The government announced its ‘lockdown-lite’ on the evening of Monday, March 23, after a weekend in which half the UK observed the isolation advice by dogging on Snowden
The definite-maybes from the Prime Minister and his lackeys about staying indoors but going out for exercise in the fresh air being a good thing too, were confusing. It prompted the National Trust to throw open its grounds free of charge, only to have to close them completely three days later after attracting crowds that made Glastonbury look formal.
People extrapolated the ill-framed advice on fresh air to mean pack the caravan and go to Wales for the weekend.
The government has taken too long to explain what it is we are facing. It is all very well the government shying away from totalitarian actions and prevailing upon the public to be sensible but that depends on the public understanding the gravity of the situation.
The long March to reality
The public doesn’t know anything about viruses, the way they behave or the risk they pose and they are not interested in learning epidemiology.
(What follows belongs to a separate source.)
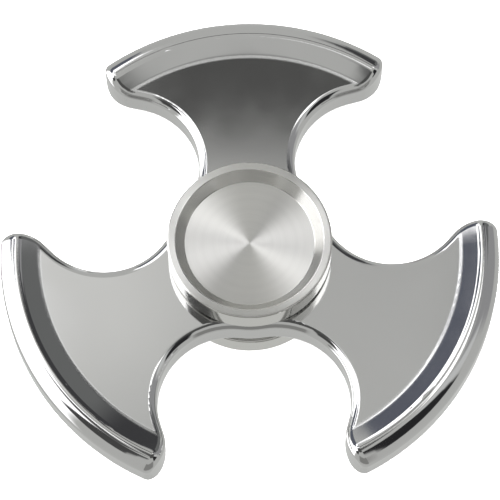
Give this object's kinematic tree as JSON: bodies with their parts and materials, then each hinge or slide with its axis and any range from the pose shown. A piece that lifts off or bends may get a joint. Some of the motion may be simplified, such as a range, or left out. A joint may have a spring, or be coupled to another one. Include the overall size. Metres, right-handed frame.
{
  "type": "fidget spinner",
  "caption": "Three-armed polished metal fidget spinner that turns freely on a ball bearing between two dished finger buttons.",
  "frame": {"origin": "centre of the ball bearing, on the spin axis at mid-thickness", "axes": "+Z along the spin axis out of the upper button, +Y along the middle of one arm"},
  "size_m": [0.06, 0.057, 0.013],
  "materials": {
    "body_steel": "mirror polished stainless steel",
    "button_steel": "polished wall, satin rim and fine turned dish",
    "bearing_steel": "ground bearing steel",
    "shield_steel": "pressed steel",
    "spring_steel": "drawn wire",
    "cage_steel": "pressed steel",
    "ball_steel": "lapped",
    "stud_steel": "black oxide"
  },
  "bodies": {
    "grip": {"top_button": "button_steel", "bottom_button": "button_steel", "bearing_inner_ring": "bearing_steel", "threaded_stud": "stud_steel"},
    "rotor": {"spinner_body": "body_steel", "bearing_outer_ring": "bearing_steel", "shield_top": "shield_steel", "shield_bottom": "shield_steel", "snap_wire_top": "spring_steel", "snap_wire_bottom": "spring_steel"},
    "cage": {"ball_cage": "cage_steel"},
    "ball_01_body": {"ball_01": "ball_steel"},
    "ball_02_body": {"ball_02": "ball_steel"},
    "ball_03_body": {"ball_03": "ball_steel"},
    "ball_04_body": {"ball_04": "ball_steel"},
    "ball_05_body": {"ball_05": "ball_steel"},
    "ball_06_body": {"ball_06": "ball_steel"},
    "ball_07_body": {"ball_07": "ball_steel"},
    "ball_08_body": {"ball_08": "ball_steel"},
    "ball_09_body": {"ball_09": "ball_steel"},
    "ball_10_body": {"ball_10": "ball_steel"}
  },
  "joints": [
    {"name": "body_spin", "type": "hinge", "parent": "grip", "child": "rotor", "pos_m": [0, 0, 0], "axis": [0, 0, 1], "continuous": true},
    {"name": "cage_spin", "type": "hinge", "parent": "grip", "child": "cage", "pos_m": [0, 0, 0], "axis": [0, 0, 1], "continuous": true},
    {"name": "ball_01_roll", "type": "hinge", "parent": "cage", "child": "ball_01_body", "pos_m": [0.00476, 0, 0], "axis": [0, 0, 1], "continuous": true},
    {"name": "ball_02_roll", "type": "hinge", "parent": "cage", "child": "ball_02_body", "pos_m": [0.00385, 0.0028, 0], "axis": [0, 0, 1], "continuous": true},
    {"name": "ball_03_roll", "type": "hinge", "parent": "cage", "child": "ball_03_body", "pos_m": [0.00147, 0.00453, 0], "axis": [0, 0, 1], "continuous": true},
    {"name": "ball_04_roll", "type": "hinge", "parent": "cage", "child": "ball_04_body", "pos_m": [-0.00147, 0.00453, 0], "axis": [0, 0, 1], "continuous": true},
    {"name": "ball_05_roll", "type": "hinge", "parent": "cage", "child": "ball_05_body", "pos_m": [-0.00385, 0.0028, 0], "axis": [0, 0, 1], "continuous": true},
    {"name": "ball_06_roll", "type": "hinge", "parent": "cage", "child": "ball_06_body", "pos_m": [-0.00476, 0, 0], "axis": [0, 0, 1], "continuous": true},
    {"name": "ball_07_roll", "type": "hinge", "parent": "cage", "child": "ball_07_body", "pos_m": [-0.00385, -0.0028, 0], "axis": [0, 0, 1], "continuous": true},
    {"name": "ball_08_roll", "type": "hinge", "parent": "cage", "child": "ball_08_body", "pos_m": [-0.00147, -0.00453, 0], "axis": [0, 0, 1], "continuous": true},
    {"name": "ball_09_roll", "type": "hinge", "parent": "cage", "child": "ball_09_body", "pos_m": [0.00147, -0.00453, 0], "axis": [0, 0, 1], "continuous": true},
    {"name": "ball_10_roll", "type": "hinge", "parent": "cage", "child": "ball_10_body", "pos_m": [0.00385, -0.0028, 0], "axis": [0, 0, 1], "continuous": true}
  ],
  "couplings": [
    {"joint": "cage_spin", "follows": "body_spin", "ratio": 0.58336},
    {"joint": "ball_01_roll", "follows": "body_spin", "ratio": 2.9157},
    {"joint": "ball_02_roll", "follows": "body_spin", "ratio": 2.9157},
    {"joint": "ball_03_roll", "follows": "body_spin", "ratio": 2.9157},
    {"joint": "ball_04_roll", "follows": "body_spin", "ratio": 2.9157},
    {"joint": "ball_05_roll", "follows": "body_spin", "ratio": 2.9157},
    {"joint": "ball_06_roll", "follows": "body_spin", "ratio": 2.9157},
    {"joint": "ball_07_roll", "follows": "body_spin", "ratio": 2.9157},
    {"joint": "ball_08_roll", "follows": "body_spin", "ratio": 2.9157},
    {"joint": "ball_09_roll", "follows": "body_spin", "ratio": 2.9157},
    {"joint": "ball_10_roll", "follows": "body_spin", "ratio": 2.9157}
  ]
}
What we need is an unequivocal message with strong leadership.
The warnings have been too half-hearted. The government seems to have worried more about how it looks itself, rather than how it looks after us. We need a simple, brutal message and a determined response.
Instead, our government has left it to reality to bring the message home. And so here we are at the end of March with news of increasing infections and deaths illustrating the message the authorities should have delivered a month earlier.
Change is going to come
The glass-half-full evangelists are cheer-leading the positive changes that will come after all of this; of how we will build a new strength of community in our neighbourhoods and a new appreciation of our public service employees, and that the public and welfare services will enjoy newfound value and benefit in government funding.
We have been so comfortable in the small government, each-one-for-themselves capitalist free-market materialism world, that it will need to be thoroughly broken before we build anything to replace it. If this virus and the lock-down persist for months, then there will have to be fundamental changes. When people cannot pay bills and buy food, then something will give.
Undoubtedly, Boris Johnson’s political career is at an end
But if the virus and the lock-down come to an end with April, then we will slip back to everything we had before. Undoubtedly, Boris Johnson’s political career is at an end. Take a look at Churchill, the Tory leader he most admires and aspires to. A determined and purposeful statesman who led the country from the front in its (previous) darkest hour. He navigated us to victory but once the war was over, the electorate dumped the Tories with a landslide Labour victory in the 1945 general election.
For Johnson, there will be no victory, only survival and the profound economic impact of the coronavirus and its lock-down will be seen as a consequence of his failure to lead.
As I negotiate the form-filling to apply for Council Tax reduction and wait for advice on how the government will help me as my self-employed income dries up, I do not see the leadership that this situation demands. Instead, Johnson looks like a deflating sex-doll lashed to the ship’s wheel of a floundering galleon. But not even that useful.
The local council and the HMRC are going to take their time to work through the due process to decide whether or not I get a place in a lifeboat, while I look at my bank account and wonder if I should just cancel all my direct debits and jump ship.
Kick the bucket list
If I’m diagnosed with COVID-19, I have a list of the people I’m going to lick before the Derbyshire Police Stormtroopers gun me down.
If I survive, then I am sure I will see changes in the aftermath. Not least of all, I’m going to buy a copy of The Sun newspaper … to use as the touch paper for the Molotov cocktails I’m going to throw through the windows of Wetherspoons’ pubs.